- [EXTRACTED INFORMATION]
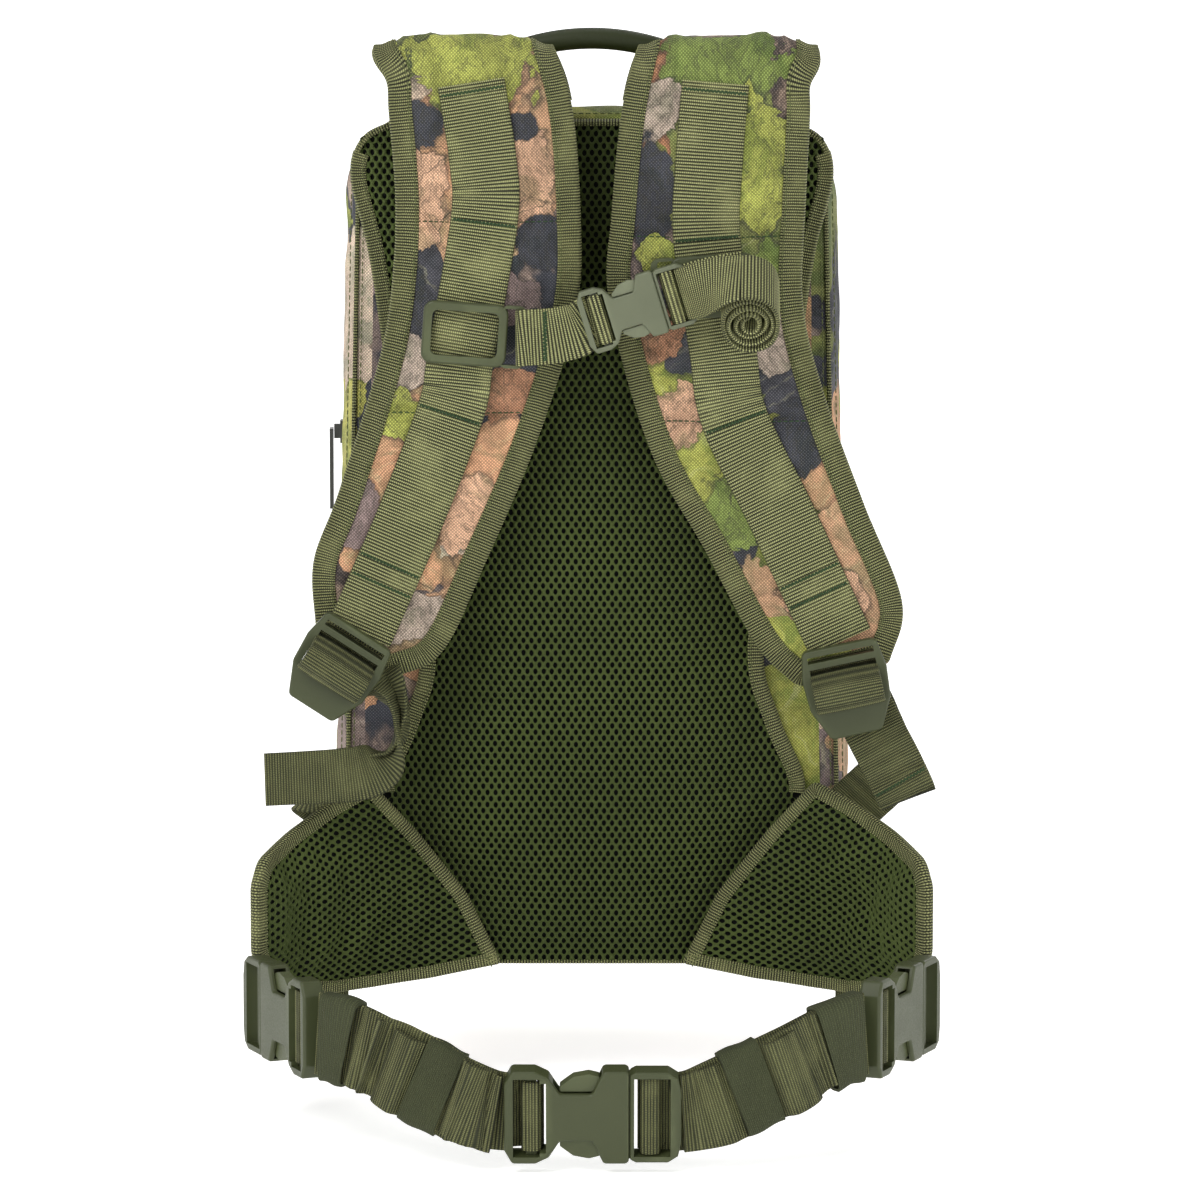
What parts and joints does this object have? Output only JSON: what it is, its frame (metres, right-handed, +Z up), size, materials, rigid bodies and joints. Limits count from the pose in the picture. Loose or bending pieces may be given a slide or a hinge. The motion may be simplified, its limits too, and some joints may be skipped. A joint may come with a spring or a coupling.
{
  "type": "hunting backpack",
  "caption": "Day pack with padded shoulder straps, mesh back, chest strap and winged waist belt, all closed by side-release buckles.",
  "frame": {"origin": "middle of the lower edge of the back panel, where it lies on the wearer's lower back", "axes": "+Z up the wearer's back, -Y towards the wearer, +X across the pack"},
  "size_m": [0.3234, 0.3665, 0.4968],
  "materials": {
    "camo_fabric": "woven polyester printed with leaves and bark",
    "webbing": "ribbed woven webbing",
    "binding": "ribbed binding tape",
    "air_mesh": "spacer mesh with oval holes",
    "foam": "closed-cell foam",
    "buckle_plastic": "moulded, satin",
    "handle_rubber": "smooth moulded rubber",
    "zip_tape": "coil zip on woven tape",
    "zip_pull": "moulded",
    "stiffener_sheet": "plain sheet",
    "elastic": "knitted elastic"
  },
  "bodies": {
    "pack": {"main_shell": "camo_fabric", "main_zip": "zip_tape", "frame_sheet": "stiffener_sheet", "back_foam": "foam", "back_mesh": "air_mesh", "back_binding": "binding", "strap_left_pad": "foam", "strap_left_face": "camo_fabric", "strap_left_binding": "binding", "strap_left_webbing": "webbing", "strap_right_pad": "foam", "strap_right_face": "camo_fabric", "strap_right_binding": "binding", "strap_right_webbing": "webbing", "wing_left_mesh": "air_mesh", "wing_left_foam": "foam", "wing_left_binding": "binding", "wing_right_mesh": "air_mesh", "wing_right_foam": "foam", "wing_right_binding": "binding", "anchor_webbing_left": "webbing", "anchor_webbing_right": "webbing", "waist_buckle_socket": "buckle_plastic", "side_buckle_left_socket": "buckle_plastic", "belt_webbing_left": "webbing", "belt_keepers_left": "elastic"},
    "handle": {"handle_grip": "handle_rubber", "handle_webbing": "webbing"},
    "lid": {"lid_shell": "camo_fabric", "front_pocket": "camo_fabric", "pocket_zip": "zip_tape"},
    "main_slider": {"main_slider": "zip_pull"},
    "main_pull": {"main_pull": "zip_pull"},
    "pocket_slider": {"pocket_slider": "zip_pull"},
    "pocket_pull": {"pocket_pull": "zip_pull"},
    "lock_left": {"ladder_lock_left": "buckle_plastic", "lower_webbing_left": "webbing"},
    "lock_right": {"ladder_lock_right": "buckle_plastic", "lower_webbing_right": "webbing"},
    "belt_right": {"waist_buckle_plug": "buckle_plastic", "belt_webbing_right": "webbing", "belt_keepers_right": "elastic", "side_buckle_right_socket": "buckle_plastic"},
    "wing_tip_left": {"side_buckle_left_plug": "buckle_plastic", "wing_loop_left": "webbing"},
    "wing_tip_right": {"side_buckle_right_plug": "buckle_plastic", "wing_loop_right": "webbing"},
    "chest_strap": {"chest_sliders": "buckle_plastic", "chest_webbing_left": "webbing", "chest_buckle_socket": "buckle_plastic"},
    "chest_plug": {"chest_buckle_plug": "buckle_plastic", "chest_webbing_right": "webbing"},
    "waist_prong_upper": {"waist_prong_upper": "buckle_plastic"},
    "waist_prong_lower": {"waist_prong_lower": "buckle_plastic"},
    "chest_prong_upper": {"chest_prong_upper": "buckle_plastic"},
    "chest_prong_lower": {"chest_prong_lower": "buckle_plastic"},
    "side_prong_left_upper": {"side_prong_left_upper": "buckle_plastic"},
    "side_prong_left_lower": {"side_prong_left_lower": "buckle_plastic"},
    "side_prong_right_upper": {"side_prong_right_upper": "buckle_plastic"},
    "side_prong_right_lower": {"side_prong_right_lower": "buckle_plastic"}
  },
  "joints": [
    {"name": "handle_fold", "type": "hinge", "parent": "pack", "child": "handle", "pos_m": [0, 0.012, 0.4074], "axis": [-1, 0, 0], "range_deg": [0, 66]},
    {"name": "lid_open", "type": "hinge", "parent": "pack", "child": "lid", "pos_m": [0, 0.0961, 0], "axis": [-1, 0, 0], "range_deg": [0, 75]},
    {"name": "main_slider_slide", "type": "slide", "parent": "pack", "child": "main_slider", "axis": [0.021, 0, 0.9998], "range_m": [-0.14, 0.08]},
    {"name": "main_pull_swing", "type": "hinge", "parent": "main_slider", "child": "main_pull", "pos_m": [-0.12615, 0.0942, 0.2443], "axis": [0, 1, 0], "range_deg": [0, 150]},
    {"name": "pocket_slider_slide", "type": "slide", "parent": "lid", "child": "pocket_slider", "axis": [1, 0, 0], "range_m": [0, 0.105]},
    {"name": "pocket_pull_swing", "type": "hinge", "parent": "pocket_slider", "child": "pocket_pull", "pos_m": [-0.0595, 0.141, 0.2715], "axis": [0, -1, 0], "range_deg": [0, 170]},
    {"name": "lock_left_tilt", "type": "hinge", "parent": "pack", "child": "lock_left", "pos_m": [-0.10837, -0.0525, 0.16566], "axis": [-0.8387, 0, 0.5446], "range_deg": [0, 45]},
    {"name": "lock_right_tilt", "type": "hinge", "parent": "pack", "child": "lock_right", "pos_m": [0.11483, -0.0525, 0.15893], "axis": [-0.9781, 0, -0.2079], "range_deg": [0, 45]},
    {"name": "waist_release", "type": "slide", "parent": "pack", "child": "belt_right", "axis": [1, 0, 0], "range_m": [0, 0.036]},
    {"name": "side_left_release", "type": "slide", "parent": "pack", "child": "wing_tip_left", "axis": [-0.4, 0.9165, 0], "range_m": [0, 0.036]},
    {"name": "side_right_release", "type": "slide", "parent": "belt_right", "child": "wing_tip_right", "axis": [0.4, 0.9165, 0], "range_m": [0, 0.036]},
    {"name": "chest_height", "type": "slide", "parent": "pack", "child": "chest_strap", "axis": [-0.03, 0, 0.9995], "range_m": [-0.008, 0.008]},
    {"name": "chest_release", "type": "slide", "parent": "chest_strap", "child": "chest_plug", "axis": [0.9563, 0, 0.2924], "range_m": [0, 0.024]},
    {"name": "waist_prong_upper_press", "type": "hinge", "parent": "belt_right", "child": "waist_prong_upper", "pos_m": [0.0106, -0.19795, -0.01711], "axis": [0, -0.9781, -0.2079], "range_deg": [0, 9], "stiffness_Nm_per_rad": 0.4},
    {"name": "waist_prong_lower_press", "type": "hinge", "parent": "belt_right", "child": "waist_prong_lower", "pos_m": [0.0106, -0.19205, -0.04489], "axis": [0, 0.9781, 0.2079], "range_deg": [0, 9], "stiffness_Nm_per_rad": 0.4},
    {"name": "side_prong_left_upper_press", "type": "hinge", "parent": "wing_tip_left", "child": "side_prong_left_upper", "pos_m": [-0.14552, -0.10918, 0.0127], "axis": [0.9165, 0.4, 0], "range_deg": [0, 9], "stiffness_Nm_per_rad": 0.4},
    {"name": "side_prong_left_lower_press", "type": "hinge", "parent": "wing_tip_left", "child": "side_prong_left_lower", "pos_m": [-0.14552, -0.10918, -0.0157], "axis": [-0.9165, -0.4, 0], "range_deg": [0, 9], "stiffness_Nm_per_rad": 0.4},
    {"name": "side_prong_right_upper_press", "type": "hinge", "parent": "wing_tip_right", "child": "side_prong_right_upper", "pos_m": [0.14552, -0.10918, 0.0127], "axis": [0.9165, -0.4, 0], "range_deg": [0, 9], "stiffness_Nm_per_rad": 0.4},
    {"name": "side_prong_right_lower_press", "type": "hinge", "parent": "wing_tip_right", "child": "side_prong_right_lower", "pos_m": [0.14552, -0.10918, -0.0157], "axis": [-0.9165, 0.4, 0], "range_deg": [0, 9], "stiffness_Nm_per_rad": 0.4},
    {"name": "chest_prong_upper_press", "type": "hinge", "parent": "chest_plug", "child": "chest_prong_upper", "pos_m": [0.02485, -0.065, 0.32977], "axis": [0, -1, 0], "range_deg": [0, 9], "stiffness_Nm_per_rad": 0.4},
    {"name": "chest_prong_lower_press", "type": "hinge", "parent": "chest_plug", "child": "chest_prong_lower", "pos_m": [0.03033, -0.065, 0.31184], "axis": [0, 1, 0], "range_deg": [0, 9], "stiffness_Nm_per_rad": 0.4}
  ],
  "couplings": [
    {"joint": "waist_prong_lower_press", "follows": "waist_prong_upper_press", "ratio": 1},
    {"joint": "side_prong_left_lower_press", "follows": "side_prong_left_upper_press", "ratio": 1},
    {"joint": "side_prong_right_lower_press", "follows": "side_prong_right_upper_press", "ratio": 1},
    {"joint": "chest_prong_lower_press", "follows": "chest_prong_upper_press", "ratio": 1}
  ]
}
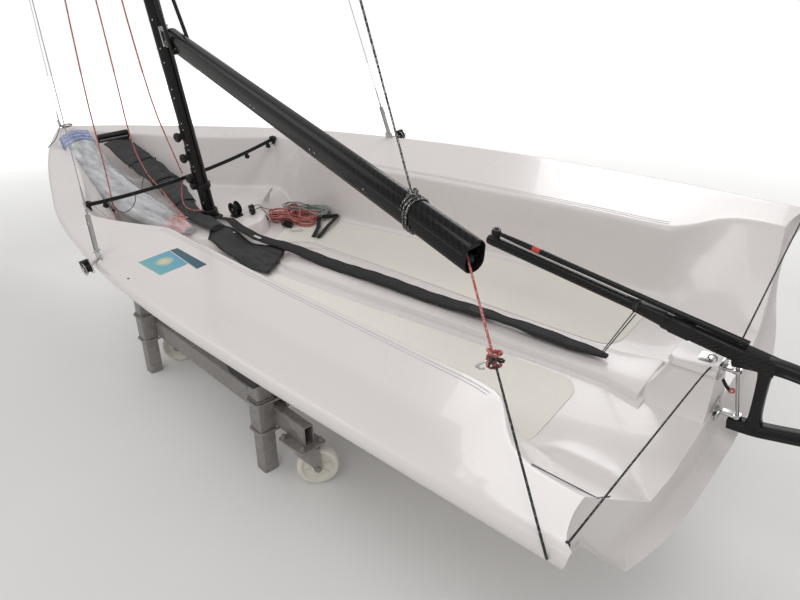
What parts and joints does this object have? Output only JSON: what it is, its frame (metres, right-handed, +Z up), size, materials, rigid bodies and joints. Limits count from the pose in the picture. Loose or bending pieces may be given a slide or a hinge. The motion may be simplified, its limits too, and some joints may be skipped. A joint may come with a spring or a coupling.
{
  "type": "sailing dinghy on show cradle",
  "caption": "Open sailing dinghy with side tanks, bare raked mast, drooping boom, framed rudder with tiller, and a galvanised cradle on legs and casters.",
  "frame": {"origin": "on the floor, in the middle of the whole outline, as the boat leans on its cradle", "axes": "+X towards the bow, +Y to port, +Z up"},
  "size_m": [5.325, 1.8724, 6.8005],
  "materials": {
    "gelcoat_white": "glossy moulded gelcoat",
    "tread_cream": "fine non-slip texture",
    "carbon_black": "clear-coated carbon fibre",
    "hardware_black": "black anodised and moulded fittings",
    "stainless": "stainless steel",
    "galvanised": "hot-dip galvanised steel",
    "rubber_black": "matt rubber",
    "mesh_black": "open mesh cloth",
    "strap_black": "padded webbing",
    "wrapper_clear": "rolled sailcloth in clear film",
    "rope_red": "braided red rope",
    "rope_grey": "braided grey-green rope",
    "rope_black": "braided black line",
    "nylon_cream": "cast nylon"
  },
  "bodies": {
    "hull": {"hull_shell": "gelcoat_white", "floor_tread": "tread_cream", "mast_lower": "carbon_black", "mast_upper": "carbon_black", "mast_foot": "hardware_black", "mast_cleats": "hardware_black", "spreaders": "carbon_black", "shroud_port": "stainless", "shroud_starboard": "stainless", "forestay": "stainless", "bow_fitting": "stainless", "chainplates": "hardware_black", "jib_track": "hardware_black", "track_clamp": "hardware_black", "chute_roller": "hardware_black", "chute_sock": "mesh_black", "chute_panel": "mesh_black", "wrapped_sail": "wrapper_clear", "toe_strap": "strap_black", "foot_blocks": "hardware_black", "red_hank": "rope_red", "grey_hank": "rope_grey", "fore_line": "rope_black", "aft_line": "rope_black", "bar_lanyard": "rope_black", "gudgeons": "stainless", "pintle_rod": "stainless", "gooseneck_bracket": "stainless", "cradle_frame": "galvanised", "cradle_legs": "galvanised", "cradle_sleeves": "galvanised", "cradle_clamps": "galvanised", "cradle_pads": "rubber_black", "caster_plates": "galvanised"},
    "boom": {"boom_tube": "carbon_black", "gooseneck": "hardware_black", "gnav_struts": "hardware_black"},
    "rudder": {"rudder_stock": "carbon_black", "tiller": "carbon_black", "tiller_joint": "rubber_black"},
    "blade": {"rudder_blade": "carbon_black"},
    "extension": {"tiller_extension": "carbon_black"},
    "caster_aft_port": {"fork_aft_port": "galvanised"},
    "wheel_aft_port": {"wheel_aft_port": "nylon_cream"},
    "caster_aft_starboard": {"fork_aft_starboard": "galvanised"},
    "wheel_aft_starboard": {"wheel_aft_starboard": "nylon_cream"},
    "caster_fore_port": {"fork_fore_port": "galvanised"},
    "wheel_fore_port": {"wheel_fore_port": "nylon_cream"},
    "caster_fore_starboard": {"fork_fore_starboard": "galvanised"},
    "wheel_fore_starboard": {"wheel_fore_starboard": "nylon_cream"}
  },
  "joints": [
    {"name": "boom_swing", "type": "hinge", "parent": "hull", "child": "boom", "pos_m": [0.81368, 0.03212, 1.51225], "axis": [-0.0403, 0.1649, 0.9855], "range_deg": [-39.5, 64.5]},
    {"name": "rudder_turn", "type": "hinge", "parent": "hull", "child": "rudder", "pos_m": [-1.6665, -0.12658, 0.5639], "axis": [0.1433, 0.1633, 0.9761], "range_deg": [-40, 40]},
    {"name": "blade_lift", "type": "hinge", "parent": "rudder", "child": "blade", "pos_m": [-2.0045, -0.11915, 0.60828], "axis": [0, -0.9863, 0.165], "range_deg": [0, 80]},
    {"name": "extension_swing", "type": "hinge", "parent": "rudder", "child": "extension", "pos_m": [-0.9038, -0.06512, 0.93113], "axis": [-0.1924, 0.162, 0.9679], "range_deg": [-170, 170]},
    {"name": "swivel_aft_port", "type": "hinge", "parent": "hull", "child": "caster_aft_port", "pos_m": [-0.46728, 0.43449, 0.182], "axis": [0, 0, 1], "continuous": true},
    {"name": "spin_aft_port", "type": "hinge", "parent": "caster_aft_port", "child": "wheel_aft_port", "pos_m": [-0.49806, 0.39509, 0.076], "axis": [0.788, -0.6157, 0], "continuous": true},
    {"name": "swivel_aft_starboard", "type": "hinge", "parent": "hull", "child": "caster_aft_starboard", "pos_m": [-0.46728, -0.69815, 0.182], "axis": [0, 0, 1], "continuous": true},
    {"name": "spin_aft_starboard", "type": "hinge", "parent": "caster_aft_starboard", "child": "wheel_aft_starboard", "pos_m": [-0.51058, -0.67315, 0.076], "axis": [-0.5, -0.866, 0], "continuous": true},
    {"name": "swivel_fore_port", "type": "hinge", "parent": "hull", "child": "caster_fore_port", "pos_m": [0.6965, 0.23317, 0.182], "axis": [0, 0, 1], "continuous": true},
    {"name": "spin_fore_port", "type": "hinge", "parent": "caster_fore_port", "child": "wheel_fore_port", "pos_m": [0.73366, 0.26663, 0.076], "axis": [-0.6691, 0.7431, 0], "continuous": true},
    {"name": "swivel_fore_starboard", "type": "hinge", "parent": "hull", "child": "caster_fore_starboard", "pos_m": [0.6965, -0.49683, 0.182], "axis": [0, 0, 1], "continuous": true},
    {"name": "spin_fore_starboard", "type": "hinge", "parent": "caster_fore_starboard", "child": "wheel_fore_starboard", "pos_m": [0.64952, -0.51393, 0.076], "axis": [0.342, -0.9397, 0], "continuous": true}
  ]
}
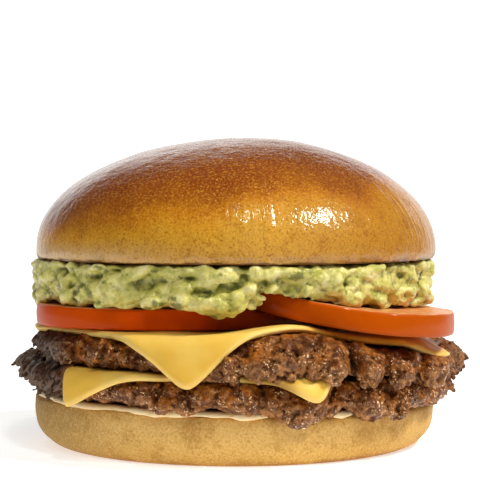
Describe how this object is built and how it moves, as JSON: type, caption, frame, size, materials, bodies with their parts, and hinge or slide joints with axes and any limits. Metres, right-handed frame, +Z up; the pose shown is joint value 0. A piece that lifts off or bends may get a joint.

- [WHAT YOU HAVE TO DO] Return all lines of the material above in which the word "caption" occurs.

- [FULL ANSWER]
  "caption": "Day pack with padded shoulder straps, mesh back, chest strap and winged waist belt, all closed by side-release buckles.",
  "caption": "Open sailing dinghy with side tanks, bare raked mast, drooping boom, framed rudder with tiller, and a galvanised cradle on legs and casters.",
Describe how this object is built and how it moves, as JSON: type, caption, frame, size, materials, bodies with their parts, and hinge or slide joints with axes and any limits. Metres, right-handed frame, +Z up; the pose shown is joint value 0. A piece that lifts off or bends may get a joint.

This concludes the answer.